What changes to the economic climate do you see coming in the near future?
At present, the global and regional political economic landscape is experiencing deep adjustments. In response, the UAE has set up the 2021 Vision, and is promoting an economic diversification strategy based on knowledge and driven by innovation, improving its capability of sustainable economic development, while bringing new opportunities for international co-operation.
The UAE pays much attention to innovation and development. In 2015, it issued a national innovation strategy and put forward seven prioritised fields supported by relevant policies. Now the UAE ranks first among Arab countries in the global innovation index. Whether it is creating the world’s first zero-carbon city Masdar, or discussing future transport concepts of super high-speed railway and pilotless helicopter, innovative ideas and practices are ubiquitous in the local economy and social development of the UAE.
The economic diversification strategy shows the UAE’s future of the “Post-Petroleum Era.” As Sheikh Mohammed, Crown Prince of Abu Dhabi said, “After we have loaded this last barrel of oil… We will celebrate that moment.” Among the traditional Middle East oil producers, the UAE is one of the first and most effective economies to carry out the diversification strategy. Now the oil industry only accounts for less than 30% of the GDP.
According to the Global Manufacturing and Industrialization Summit held not long ago, the UAE, while continuing to promote the development of service industries such as finance, tourism, aviation and exhibition, will try to create a centre for the fourth industrial revolution, featuring intelligent manufacturing, digital industry and green development, along with making strides in the global industrialisation process. I personally, along with China, have full confidence in the future of the UAE.

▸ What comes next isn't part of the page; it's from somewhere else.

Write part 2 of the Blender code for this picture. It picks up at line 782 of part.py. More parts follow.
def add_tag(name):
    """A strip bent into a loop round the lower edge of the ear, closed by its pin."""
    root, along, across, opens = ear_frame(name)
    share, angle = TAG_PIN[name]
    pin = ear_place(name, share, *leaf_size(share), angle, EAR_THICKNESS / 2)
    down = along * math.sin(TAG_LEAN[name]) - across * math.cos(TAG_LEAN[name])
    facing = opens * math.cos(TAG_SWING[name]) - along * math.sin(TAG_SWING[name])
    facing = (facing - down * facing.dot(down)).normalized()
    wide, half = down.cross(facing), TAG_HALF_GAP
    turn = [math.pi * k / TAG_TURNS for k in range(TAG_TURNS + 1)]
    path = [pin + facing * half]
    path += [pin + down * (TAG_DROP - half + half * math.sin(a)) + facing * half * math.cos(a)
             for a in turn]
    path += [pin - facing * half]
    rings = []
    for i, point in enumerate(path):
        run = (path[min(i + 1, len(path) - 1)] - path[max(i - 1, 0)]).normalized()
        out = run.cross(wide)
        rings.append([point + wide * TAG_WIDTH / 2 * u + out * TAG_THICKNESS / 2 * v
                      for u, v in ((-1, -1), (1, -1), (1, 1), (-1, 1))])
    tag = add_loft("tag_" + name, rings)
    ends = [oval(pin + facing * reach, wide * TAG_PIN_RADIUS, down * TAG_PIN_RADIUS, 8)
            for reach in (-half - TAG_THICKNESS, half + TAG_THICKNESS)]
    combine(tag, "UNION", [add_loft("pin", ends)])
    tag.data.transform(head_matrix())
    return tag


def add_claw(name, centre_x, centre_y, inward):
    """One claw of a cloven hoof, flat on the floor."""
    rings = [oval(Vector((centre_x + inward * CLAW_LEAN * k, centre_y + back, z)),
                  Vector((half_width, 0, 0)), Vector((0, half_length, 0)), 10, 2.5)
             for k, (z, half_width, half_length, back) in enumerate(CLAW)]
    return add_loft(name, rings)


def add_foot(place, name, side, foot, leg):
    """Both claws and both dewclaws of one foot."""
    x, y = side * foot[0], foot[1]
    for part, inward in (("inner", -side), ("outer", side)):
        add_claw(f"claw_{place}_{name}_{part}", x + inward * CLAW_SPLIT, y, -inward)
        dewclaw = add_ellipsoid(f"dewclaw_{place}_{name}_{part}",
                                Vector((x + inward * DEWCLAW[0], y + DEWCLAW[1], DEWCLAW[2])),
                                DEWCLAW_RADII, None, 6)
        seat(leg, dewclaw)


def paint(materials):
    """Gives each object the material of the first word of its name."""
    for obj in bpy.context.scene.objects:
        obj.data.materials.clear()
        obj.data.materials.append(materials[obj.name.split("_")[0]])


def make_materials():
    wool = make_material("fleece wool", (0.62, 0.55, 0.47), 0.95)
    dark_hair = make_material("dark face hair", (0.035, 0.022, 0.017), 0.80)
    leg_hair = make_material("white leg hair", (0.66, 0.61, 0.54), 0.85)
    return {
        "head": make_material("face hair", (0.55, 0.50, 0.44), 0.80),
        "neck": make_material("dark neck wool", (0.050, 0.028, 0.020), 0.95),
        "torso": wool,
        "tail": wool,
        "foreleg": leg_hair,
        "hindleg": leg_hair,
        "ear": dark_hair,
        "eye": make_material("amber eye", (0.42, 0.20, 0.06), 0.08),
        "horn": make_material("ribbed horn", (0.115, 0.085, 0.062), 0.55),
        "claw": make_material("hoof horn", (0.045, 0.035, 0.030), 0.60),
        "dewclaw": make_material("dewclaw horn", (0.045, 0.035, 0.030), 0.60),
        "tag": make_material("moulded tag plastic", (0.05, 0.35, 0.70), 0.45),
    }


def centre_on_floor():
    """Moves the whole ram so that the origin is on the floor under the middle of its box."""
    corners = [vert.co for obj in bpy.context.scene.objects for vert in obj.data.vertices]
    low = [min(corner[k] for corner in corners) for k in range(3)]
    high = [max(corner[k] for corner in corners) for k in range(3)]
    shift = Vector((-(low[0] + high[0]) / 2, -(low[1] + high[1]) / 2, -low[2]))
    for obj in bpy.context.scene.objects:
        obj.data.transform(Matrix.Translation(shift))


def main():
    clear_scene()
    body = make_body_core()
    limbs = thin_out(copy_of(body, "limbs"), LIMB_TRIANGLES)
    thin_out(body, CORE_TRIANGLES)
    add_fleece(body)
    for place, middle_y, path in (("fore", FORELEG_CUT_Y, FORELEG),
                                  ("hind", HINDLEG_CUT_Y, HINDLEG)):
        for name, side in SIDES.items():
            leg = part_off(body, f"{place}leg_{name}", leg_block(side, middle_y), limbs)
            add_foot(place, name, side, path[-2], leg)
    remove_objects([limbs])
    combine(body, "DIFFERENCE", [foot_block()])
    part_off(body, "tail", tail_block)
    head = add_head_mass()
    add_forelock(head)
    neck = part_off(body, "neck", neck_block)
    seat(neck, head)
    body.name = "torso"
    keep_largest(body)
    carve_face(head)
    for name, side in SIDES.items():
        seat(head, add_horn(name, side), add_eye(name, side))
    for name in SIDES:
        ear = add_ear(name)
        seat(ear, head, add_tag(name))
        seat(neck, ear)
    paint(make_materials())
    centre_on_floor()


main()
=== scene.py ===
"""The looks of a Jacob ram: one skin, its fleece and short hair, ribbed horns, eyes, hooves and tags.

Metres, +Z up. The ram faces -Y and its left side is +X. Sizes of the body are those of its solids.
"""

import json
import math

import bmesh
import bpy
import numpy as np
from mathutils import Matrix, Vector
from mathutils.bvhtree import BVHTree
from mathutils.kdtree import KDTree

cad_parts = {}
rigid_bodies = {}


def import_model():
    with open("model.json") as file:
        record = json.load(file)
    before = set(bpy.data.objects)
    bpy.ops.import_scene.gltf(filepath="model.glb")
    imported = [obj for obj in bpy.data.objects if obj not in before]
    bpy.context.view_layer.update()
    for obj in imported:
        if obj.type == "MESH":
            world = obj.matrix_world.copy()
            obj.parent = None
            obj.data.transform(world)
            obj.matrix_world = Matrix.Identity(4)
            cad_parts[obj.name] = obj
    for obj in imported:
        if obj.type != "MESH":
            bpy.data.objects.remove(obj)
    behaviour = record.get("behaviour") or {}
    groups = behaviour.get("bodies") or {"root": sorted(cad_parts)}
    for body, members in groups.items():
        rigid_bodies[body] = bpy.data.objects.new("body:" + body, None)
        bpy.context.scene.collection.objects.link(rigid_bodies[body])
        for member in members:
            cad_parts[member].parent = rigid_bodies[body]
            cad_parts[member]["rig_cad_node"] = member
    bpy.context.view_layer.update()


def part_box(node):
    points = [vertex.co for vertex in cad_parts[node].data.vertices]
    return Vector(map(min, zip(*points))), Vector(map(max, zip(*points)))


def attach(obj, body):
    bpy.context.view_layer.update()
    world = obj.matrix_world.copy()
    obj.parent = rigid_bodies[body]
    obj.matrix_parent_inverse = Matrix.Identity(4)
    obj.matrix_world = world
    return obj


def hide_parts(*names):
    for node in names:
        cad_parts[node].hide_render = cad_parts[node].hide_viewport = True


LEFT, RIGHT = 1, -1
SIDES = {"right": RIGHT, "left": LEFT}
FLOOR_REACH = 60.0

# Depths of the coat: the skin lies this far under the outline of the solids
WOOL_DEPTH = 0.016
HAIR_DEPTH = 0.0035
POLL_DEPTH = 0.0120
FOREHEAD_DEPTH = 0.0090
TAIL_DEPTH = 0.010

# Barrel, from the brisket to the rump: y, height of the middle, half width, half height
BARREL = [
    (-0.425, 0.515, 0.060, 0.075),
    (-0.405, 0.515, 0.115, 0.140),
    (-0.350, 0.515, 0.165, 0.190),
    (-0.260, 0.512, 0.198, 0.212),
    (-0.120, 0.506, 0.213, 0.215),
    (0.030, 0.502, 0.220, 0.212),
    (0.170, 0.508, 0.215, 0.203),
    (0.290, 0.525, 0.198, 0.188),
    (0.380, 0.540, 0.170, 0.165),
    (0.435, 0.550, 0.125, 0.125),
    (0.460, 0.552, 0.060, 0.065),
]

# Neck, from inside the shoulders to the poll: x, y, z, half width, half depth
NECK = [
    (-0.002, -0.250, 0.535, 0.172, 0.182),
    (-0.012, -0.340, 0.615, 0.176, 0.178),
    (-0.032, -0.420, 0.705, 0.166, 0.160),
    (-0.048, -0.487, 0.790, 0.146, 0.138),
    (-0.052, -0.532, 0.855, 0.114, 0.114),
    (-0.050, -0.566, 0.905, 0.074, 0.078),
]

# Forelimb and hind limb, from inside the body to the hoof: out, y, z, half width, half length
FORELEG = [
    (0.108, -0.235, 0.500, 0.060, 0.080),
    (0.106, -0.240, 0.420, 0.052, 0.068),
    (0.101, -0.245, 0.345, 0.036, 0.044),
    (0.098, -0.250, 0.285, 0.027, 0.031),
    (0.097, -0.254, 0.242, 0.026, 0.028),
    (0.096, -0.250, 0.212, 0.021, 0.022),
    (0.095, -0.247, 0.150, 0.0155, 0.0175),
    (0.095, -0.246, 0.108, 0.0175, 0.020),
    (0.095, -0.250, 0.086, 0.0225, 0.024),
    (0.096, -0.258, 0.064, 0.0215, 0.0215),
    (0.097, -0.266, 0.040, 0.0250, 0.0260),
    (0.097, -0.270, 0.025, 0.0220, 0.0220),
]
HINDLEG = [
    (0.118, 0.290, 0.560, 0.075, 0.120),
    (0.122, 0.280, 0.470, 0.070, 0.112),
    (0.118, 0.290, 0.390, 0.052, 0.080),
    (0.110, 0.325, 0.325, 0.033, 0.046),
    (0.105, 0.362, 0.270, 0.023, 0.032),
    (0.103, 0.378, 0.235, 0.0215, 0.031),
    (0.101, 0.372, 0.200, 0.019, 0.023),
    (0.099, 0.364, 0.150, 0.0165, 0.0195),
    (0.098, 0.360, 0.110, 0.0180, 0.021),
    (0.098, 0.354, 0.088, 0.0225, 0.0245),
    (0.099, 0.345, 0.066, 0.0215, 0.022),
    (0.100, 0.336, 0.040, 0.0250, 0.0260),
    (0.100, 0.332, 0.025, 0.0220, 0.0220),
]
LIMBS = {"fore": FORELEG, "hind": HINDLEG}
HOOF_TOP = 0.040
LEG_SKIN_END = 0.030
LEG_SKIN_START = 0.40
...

The UAE is a traditional partner in the Middle East for Chinese enterprises. More than 4,000 Chinese enterprises have been registered here, covering fields of trade, tourism, catering, finance, etc. Most enterprises choose the UAE as their headquarters in the region or as a bridgehead to expand markets into the Middle East, Africa and South Asia.
UAE enterprises highly value the potential of the Chinese market. Major enterprises such as the Abu Dhabi Investment Authority, Mubadala Development Company, Borouge and Emirates Airline have all entered the Chinese market one after another, and invest in its strong fields such as finance, plastics, ports and aviation.

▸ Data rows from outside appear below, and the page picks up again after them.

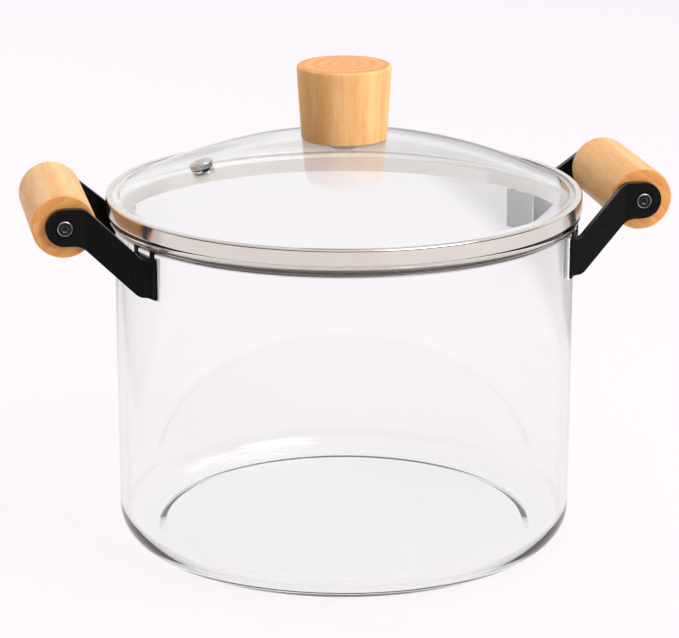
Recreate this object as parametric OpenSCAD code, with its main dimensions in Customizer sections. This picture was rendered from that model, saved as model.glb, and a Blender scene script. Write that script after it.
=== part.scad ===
// Glass saucepan with a domed glass lid.
// A borosilicate pot with a rolled rim, two side handles (a wooden grip between two black arms)
// and a glass lid in a steel rim with a steam vent and a wooden knob.
// Frame: millimetres, +Z up, origin on the pot's axis on the surface that it stands on.
// +X points to the right-hand handle; each handle is the mirror image of the other.

/* [Pot] */
// Outer radius of the glass wall
pot_r = 100; // [80:1:130]
// Height of the rim above the table
pot_h = 147; // [110:1:200]
// Thickness of the glass wall
pot_wall = 3.3; // [2.5:0.1:5]
// Thickness of the glass base
pot_base = 4.5; // [3:0.1:7]
// Outer radius of the rounded bottom corner
corner_r = 13; // [9:0.5:20]
// Radius of the rolled bead round the rim
bead_r = 2; // [1.6:0.1:3]
// How far the bead stands out from the wall
bead_out = 2.7; // [2:0.1:3.2]
// Width of the ring that the pot stands on
rest_w = 4; // [3:1:20]
// How far the base is raised inside that ring
push_up = 0.8; // [0.4:0.1:2]

/* [Handles] */
// Length of a wooden grip
grip_len = 63; // [50:1:80]
// Radius of a wooden grip
grip_r = 13.6; // [11:0.1:16]
// Distance of the grips' axis outside the glass wall
grip_reach = 25; // [21:0.5:32]
// Height of the grips' axis above the rim
grip_rise = 4.5; // [0:0.5:8]
// Thickness of an arm
arm_t = 3; // [2:0.1:4]
// Radius of the round end of an arm
arm_end_r = 8; // [6:0.1:10]
// Height of an arm where it meets its foot plate
arm_foot_h = 16.3; // [12:0.1:20]
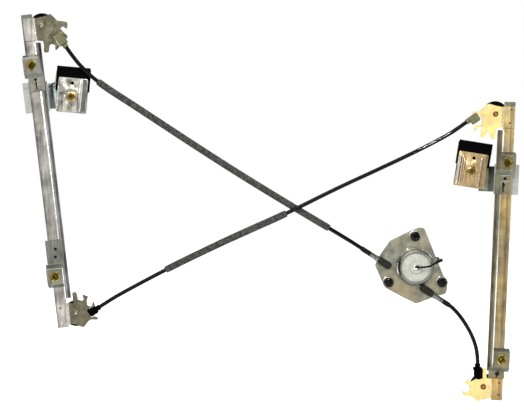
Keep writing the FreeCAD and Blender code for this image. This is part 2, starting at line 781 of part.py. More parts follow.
SCREW_ANGLES = (90, 210, 330)


def screw_places():
    radius = size("bolt_circle_radius")
    return [(radius * math.cos(math.radians(angle)), radius * math.sin(math.radians(angle)))
            for angle in SCREW_ANGLES]


def make_drum_plate():
    """Flat plate with a raised boss round each screw and a bore that carries the drum."""
    body = new_body("drum_plate")
    plate_pad(body, "plate", PLATE_OUTLINE, "plate_front", "plate_wall")
    plate_pad(body, "bosses", [], "plate_front - boss_height", "boss_height",
              circles=[(x, z, "boss_radius") for x, z in screw_places()])
    plate_cut(body, "drum_bore", "plate_front", "plate_wall",
              circles=[(0, 0, "drum_journal_radius + running_gap")])
    plate_cut(body, "screw_holes", "plate_front - boss_height", "boss_height + plate_wall",
              circles=[(x, z, "screw_radius + hole_gap / 2") for x, z in screw_places()])
    return body


def make_motor_screw(index, x, z):
    """Low round head on the boss, a thinner neck in the plate, and the thread standing out behind."""
    seat = size("plate_front") - size("boss_height")
    head = size("screw_head_radius")
    front = seat - size("screw_head_height")
    neck = size("screw_neck_radius")
    shank = size("screw_radius")
    back = size("plate_front") + size("plate_wall") + size("hole_gap")
    tip = back + size("screw_stand_out")
    body = turned("motor_screw_%d" % index, [
        (0, front), (head - 1.5, front), (head, front + 1.5), (head, seat), (neck, seat),
        (neck, back), (shank, back), (shank, tip - 1), (shank - 1, tip), (0, tip)])
    body.Placement = Placement(Vector(x, 0, z), Rotation())
    return body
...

What are the prospects for increased energy co-operation between the UAE and China?
At present, the global energy mix is undergoing profound changes. Oil and gas are still the dominant forces in the market, but the proportion is decreasing. The proportion of renewable energy keeps increasing steadily. According to OPEC’s 2016 World Oil Outlook, from 2014 to 2040, the annual growth of the global energy market will be 1.3%, the annual growth of oil demand will be 0.6%, and the annual growth of renewable energy demand will be 6.6%. By 2040, oil and gas will drop to making up only 53% of the global energy market.
For the UAE, an oil-rich country, and China, the second largest oil consumer in the world, the profound adjustment in the global energy mix will have great influence on energy efficiency and industrial development. At the beginning of 2017, the UAE published its Energy Strategy 2050, which proposed that the breakdown of its future power sources will be 44% renewable energy, 38% natural gas, 12% clean coal and 6% nuclear energy. The proportion of clean energy will rise from the current 25% to 50%, and energy efficiency will rise by 40%.
At the beginning of this year, China published the 13th Five-Year Plan for Energy Development. According to the plan, by 2020 China’s energy consumption will be contained to within 5 billion tpy [of standard coal]; and the annual growth of energy consumption in this period will be 2.5%, far below what the economic growth requires. The plan focuses on adjustment of the energy mix. The proportion of non-fossil energy will be raised to over 15% and the natural gas consumption will be 10%. The clean energy increment will account for over 68% of the total energy consumption increase, three times that of coal. Coal consumption will decrease from 64% to 58%.
Since the 1980s, based on crude oil trade, China and the UAE gradually established an industry chain co-operation system covering energy trade, engineering service, exploration and development as well as the petrochemicals and chemical industry. In recent years, the two sides have sped up co-operation in renewable and clean energy.
In 2016, the UAE ranked fifth among China’s crude oil trading partners in the Arab region. Chinese oil projects and equipment have played an active part in the UAE’s oilfield construction, and also in the construction of several key projects such as oil pipelines, drilling, logging, seismic survey and oil storage facilities.
Recently in particular, China National Petroleum Corporation (CNPC) and China Energy Company (CEFC) have been awarded 8% and 4% respectively of equity in the onshore oil development projects of Abu Dhabi National Oil Company (ADNOC), achieving major breakthroughs in the upstream oil exploitation field between China and the UAE. Meanwhile, Borouge, a UAE enterprise, is actively investing in petrochemicals and chemical projects in China, and has set up and is operating composite resin and carbon material projects.
What prospects are there for co-operation in the renewable energy field?
In the new energy field, Chinese enterprises, by virtue of having outstanding technology, production capacity and business skills, took active part in significant landmark projects of the UAE. In 2016, as one of the major investors, Harbin Electric International Company, won the bidding for the first clean coal power project in the Middle East – the Hassyan clean coal power project. In the solar energy field, thanks to the cost-effective performance of China’s photovoltaic solar panels, the bidding prices of many large-scale solar power projects made a number of globally low records.
In traditional energy and renewable energy co-operation, China and the UAE both have great potential and promising prospects.